▶ **RECORDED INFORMATION**
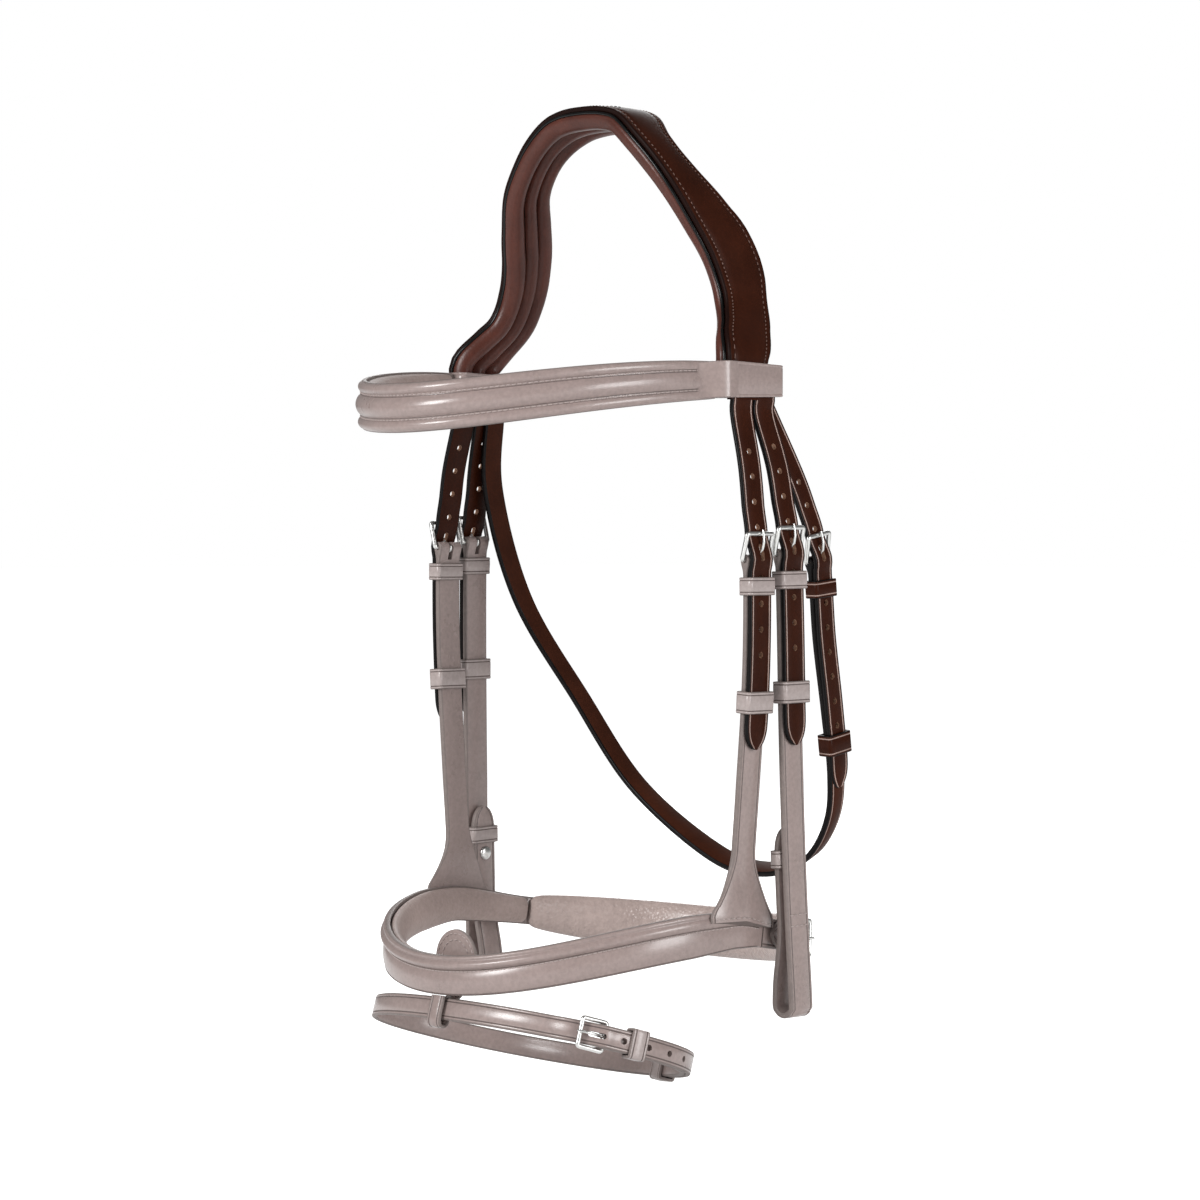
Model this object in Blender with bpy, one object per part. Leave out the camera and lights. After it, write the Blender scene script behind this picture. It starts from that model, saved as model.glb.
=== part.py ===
"""Padded snaffle bridle with a flash noseband, in metres.

+Z is up, the horse faces -Y, its near (left) side is +X and its off side is -X.
The origin is the middle of the headpiece's outer face, at the poll.
Every strap follows a ribbon: a smooth line in space with a width direction.
A point on a ribbon is (s, u, v): s along it, u across it and v out of its face.
"""

import bisect
import math

import bmesh
import bpy
from mathutils import Matrix, Vector

for old in list(bpy.data.objects):
    bpy.data.objects.remove(old)

# Overall sizes of the bridle on a full size head
HALF_WIDTH = 0.115
FACE_DEPTH = 0.150
BIT_DROP = 0.460

# The same half width, as shares of it, at the headpiece's ends and the two bands
CROWN_X = HALF_WIDTH * 0.8826
BROW_HALF_WIDTH = HALF_WIDTH * 0.8522
NOSE_HALF_WIDTH = HALF_WIDTH * 0.8957

# Leather
SEAT_GAP = 0.0003
CARRIER_THICKNESS = 0.0030
POINT_THICKNESS = 0.0024
EDGE_CHAMFER = 0.0006
CHEEK_WIDTH = 0.0155
THROAT_WIDTH = 0.013
FLASH_WIDTH = 0.0112
CHIN_WIDTH = 0.015
TIP_LENGTH = 0.014
TIP_POWER = 2.4
LEAST_TIP_SHARE = 0.12

# Headpiece
CROWN_Y = -0.0035
CROWN_END_WIDTH = 0.034
CROWN_POLL_WIDTH = 0.042
CROWN_THICKNESS = 0.0030
CROWN_PAD_THICKNESS = 0.0090
CROWN_PAD_OVERHANG = 0.0016
CROWN_END_DROP = 0.152
CROWN_PAD_END_DROP = 0.149
STRAP_LEAD = 0.008
STRAP_TOP_SHIFT = 0.0006

# Browband
BROW_DEPTH = 0.150
BROW_SIDE_DROP = 0.142
BROW_FRONT_DIP = 0.015
BROW_SIDE_HEIGHT = 0.0185
BROW_FRONT_HEIGHT = 0.0245
BROW_THICKNESS = 0.0034
BROW_RIDGE = 0.0026
BROW_PAD_THICKNESS = 0.0065
BROW_PAD_SHARE = 0.94
BROW_HEIGHT_POWER = 0.7
BROW_RIDGE_POWER = 0.4
LOOP_CLEARANCE = 0.0012
LOOP_WALL = 0.0020

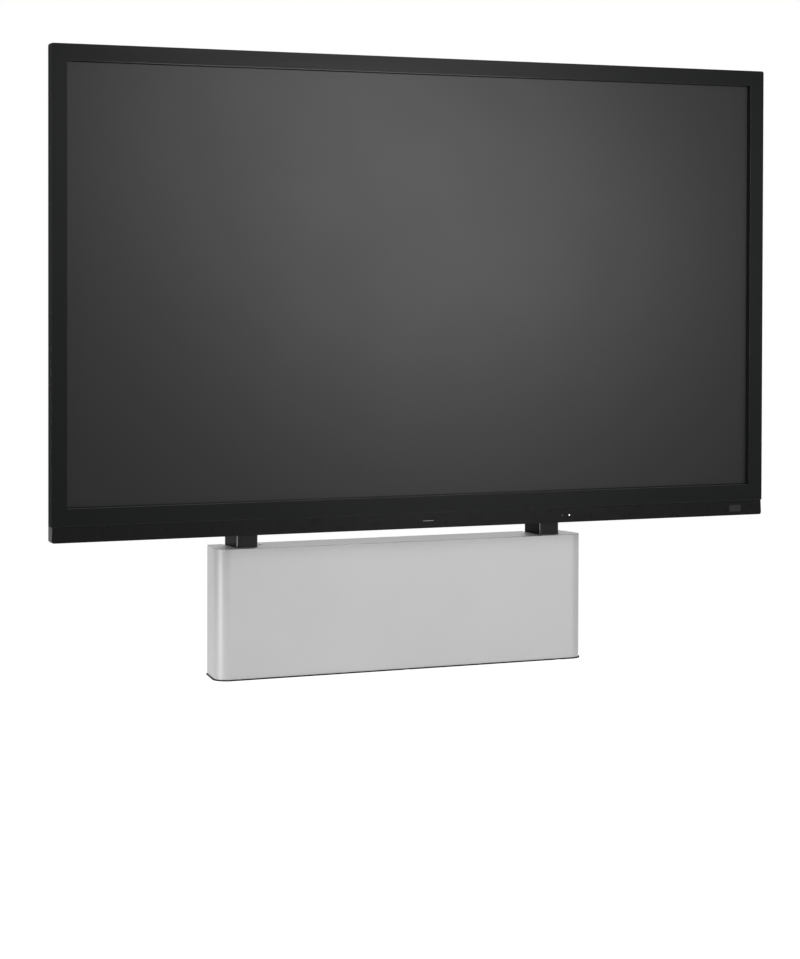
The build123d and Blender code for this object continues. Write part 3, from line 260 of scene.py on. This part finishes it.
def zinc_plated():
    """Electroplated steel: pale, slightly cloudy, with rolling lines."""
    made = Finish("zinc_steel", (0.60, 0.61, 0.63), 0.34, metallic=1.0)
    made.mottle(22, 0.10)
    spangle = made.cells(90)
    made.tint(made.remap(spangle.outputs["Distance"], 0.0, 0.9, 0.0, 0.25), (0.72, 0.73, 0.76))
    made.vary_roughness(50, 0.09)
    made.edges(0.0005, (0.78, 0.79, 0.80), 0.4)
    made.raise_by(made.noise(1.0, 2, made.stretched((10, 700, 700))), 0.000006)
    return made.done()


def sand_cast():
    """Die-cast aluminium with a fine pebbled skin."""
    made = Finish("cast_aluminium", (0.50, 0.51, 0.52), 0.48, metallic=1.0)
    made.mottle(30, 0.14)
    made.vary_roughness(80, 0.08)
    made.edges(0.0009, (0.70, 0.71, 0.72), 0.5)
    made.raise_by(made.noise(600, 4), 0.00005)
    made.raise_by(made.cells(500).outputs["Distance"], 0.00002)
    return made.done()


def turned(name, colour, roughness):
    """Ground or turned metal with fine cutting rings."""
    made = Finish(name, colour, roughness, metallic=1.0)
    made.mottle(40, 0.06)
    made.vary_roughness(200, 0.06)
    made.edges(0.0003, tuple(min(1, c * 1.25) for c in colour), 0.4)
    made.raise_by(made.noise(1.0, 2, made.stretched((300, 300, 2500))), 0.000005)
    return made.done()


def silver_coat():
    """Satin silver coat: a light grey base full of fine aluminium flakes."""
    made = Finish("silver_cover", (0.42, 0.42, 0.422), 0.44, metallic=0.2, specular=0.34)
    made.mottle(3, 0.03)
    flakes = made.cells(2600)
    made.tint(made.remap(flakes.outputs["Distance"], 0.0, 0.45, 0.35, 0.0), (0.62, 0.62, 0.63))
    made.vary_roughness(18, 0.03)
    made.edges(0.0006)
    made.raise_by(made.noise(260, 2), 0.000012)
    made.raise_by(made.noise(2400, 2), 0.000004)
    return made.done()


def anti_glare():
    """Etched front glass over a dark panel that is switched off."""
    made = Finish("screen_glass", (0.004, 0.0043, 0.0044), 0.37, specular=0.185)
    made.mottle(1.2, 0.05)
    made.vary_roughness(4, 0.015)
    made.raise_by(made.noise(5200, 1), 0.000002)
    return made.done()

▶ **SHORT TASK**
Here, the records must be output exactly and in full.

▶ **EXERCISE RESULT**
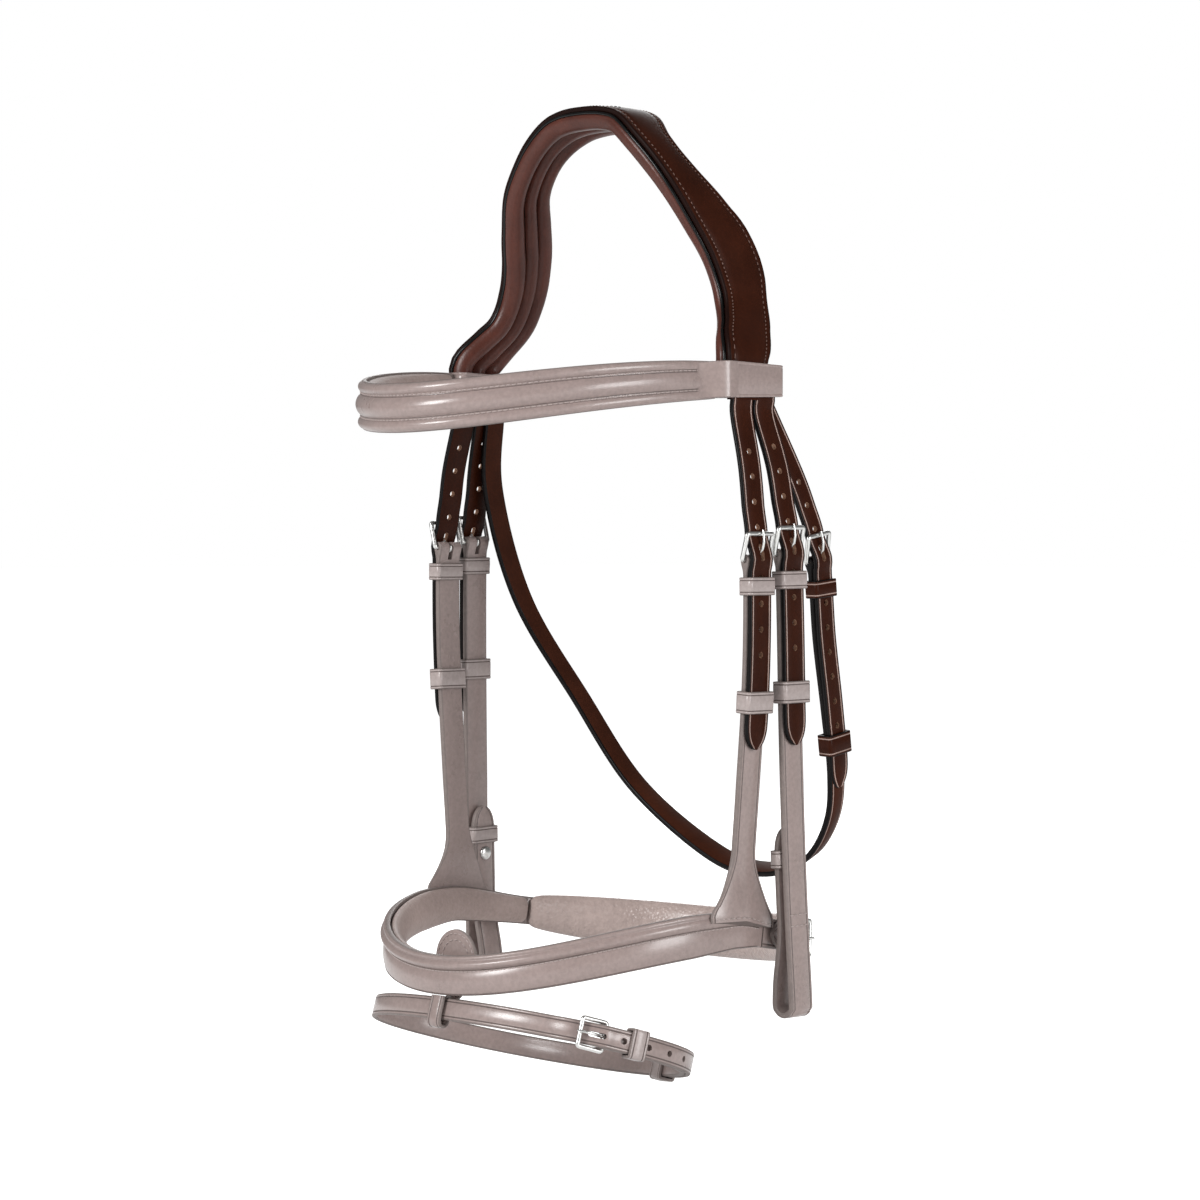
Model this object in Blender with bpy, one object per part. Leave out the camera and lights. After it, write the Blender scene script behind this picture. It starts from that model, saved as model.glb.
=== part.py ===
"""Padded snaffle bridle with a flash noseband, in metres.

+Z is up, the horse faces -Y, its near (left) side is +X and its off side is -X.
The origin is the middle of the headpiece's outer face, at the poll.
Every strap follows a ribbon: a smooth line in space with a width direction.
A point on a ribbon is (s, u, v): s along it, u across it and v out of its face.
"""

import bisect
import math

import bmesh
import bpy
from mathutils import Matrix, Vector

for old in list(bpy.data.objects):
    bpy.data.objects.remove(old)

# Overall sizes of the bridle on a full size head
HALF_WIDTH = 0.115
FACE_DEPTH = 0.150
BIT_DROP = 0.460

# The same half width, as shares of it, at the headpiece's ends and the two bands
CROWN_X = HALF_WIDTH * 0.8826
BROW_HALF_WIDTH = HALF_WIDTH * 0.8522
NOSE_HALF_WIDTH = HALF_WIDTH * 0.8957

# Leather
SEAT_GAP = 0.0003
CARRIER_THICKNESS = 0.0030
POINT_THICKNESS = 0.0024
EDGE_CHAMFER = 0.0006
CHEEK_WIDTH = 0.0155
THROAT_WIDTH = 0.013
FLASH_WIDTH = 0.0112
CHIN_WIDTH = 0.015
TIP_LENGTH = 0.014
TIP_POWER = 2.4
LEAST_TIP_SHARE = 0.12

# Headpiece
CROWN_Y = -0.0035
CROWN_END_WIDTH = 0.034
CROWN_POLL_WIDTH = 0.042
CROWN_THICKNESS = 0.0030
CROWN_PAD_THICKNESS = 0.0090
CROWN_PAD_OVERHANG = 0.0016
CROWN_END_DROP = 0.152
CROWN_PAD_END_DROP = 0.149
STRAP_LEAD = 0.008
STRAP_TOP_SHIFT = 0.0006

# Browband
BROW_DEPTH = 0.150
BROW_SIDE_DROP = 0.142
BROW_FRONT_DIP = 0.015
BROW_SIDE_HEIGHT = 0.0185
BROW_FRONT_HEIGHT = 0.0245
BROW_THICKNESS = 0.0034
BROW_RIDGE = 0.0026
BROW_PAD_THICKNESS = 0.0065
BROW_PAD_SHARE = 0.94
BROW_HEIGHT_POWER = 0.7
BROW_RIDGE_POWER = 0.4
LOOP_CLEARANCE = 0.0012
LOOP_WALL = 0.0020

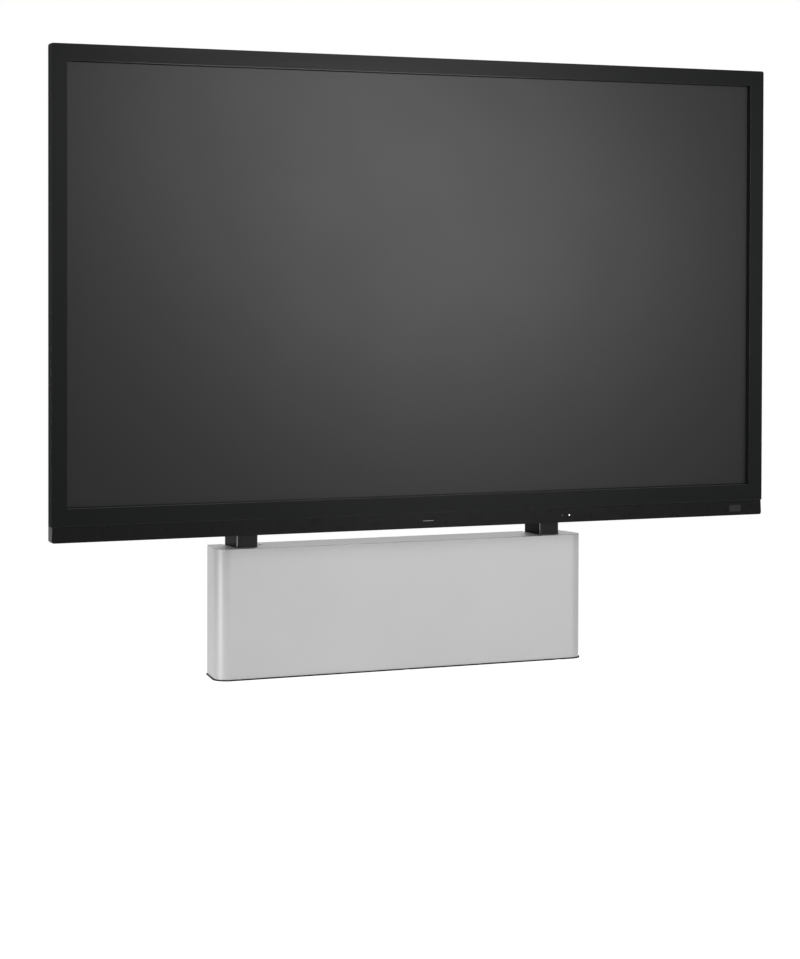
The build123d and Blender code for this object continues. Write part 3, from line 260 of scene.py on. This part finishes it.
def zinc_plated():
    """Electroplated steel: pale, slightly cloudy, with rolling lines."""
    made = Finish("zinc_steel", (0.60, 0.61, 0.63), 0.34, metallic=1.0)
    made.mottle(22, 0.10)
    spangle = made.cells(90)
    made.tint(made.remap(spangle.outputs["Distance"], 0.0, 0.9, 0.0, 0.25), (0.72, 0.73, 0.76))
    made.vary_roughness(50, 0.09)
    made.edges(0.0005, (0.78, 0.79, 0.80), 0.4)
    made.raise_by(made.noise(1.0, 2, made.stretched((10, 700, 700))), 0.000006)
    return made.done()


def sand_cast():
    """Die-cast aluminium with a fine pebbled skin."""
    made = Finish("cast_aluminium", (0.50, 0.51, 0.52), 0.48, metallic=1.0)
    made.mottle(30, 0.14)
    made.vary_roughness(80, 0.08)
    made.edges(0.0009, (0.70, 0.71, 0.72), 0.5)
    made.raise_by(made.noise(600, 4), 0.00005)
    made.raise_by(made.cells(500).outputs["Distance"], 0.00002)
    return made.done()


def turned(name, colour, roughness):
    """Ground or turned metal with fine cutting rings."""
    made = Finish(name, colour, roughness, metallic=1.0)
    made.mottle(40, 0.06)
    made.vary_roughness(200, 0.06)
    made.edges(0.0003, tuple(min(1, c * 1.25) for c in colour), 0.4)
    made.raise_by(made.noise(1.0, 2, made.stretched((300, 300, 2500))), 0.000005)
    return made.done()


def silver_coat():
    """Satin silver coat: a light grey base full of fine aluminium flakes."""
    made = Finish("silver_cover", (0.42, 0.42, 0.422), 0.44, metallic=0.2, specular=0.34)
    made.mottle(3, 0.03)
    flakes = made.cells(2600)
    made.tint(made.remap(flakes.outputs["Distance"], 0.0, 0.45, 0.35, 0.0), (0.62, 0.62, 0.63))
    made.vary_roughness(18, 0.03)
    made.edges(0.0006)
    made.raise_by(made.noise(260, 2), 0.000012)
    made.raise_by(made.noise(2400, 2), 0.000004)
    return made.done()


def anti_glare():
    """Etched front glass over a dark panel that is switched off."""
    made = Finish("screen_glass", (0.004, 0.0043, 0.0044), 0.37, specular=0.185)
    made.mottle(1.2, 0.05)
    made.vary_roughness(4, 0.015)
    made.raise_by(made.noise(5200, 1), 0.000002)
    return made.done()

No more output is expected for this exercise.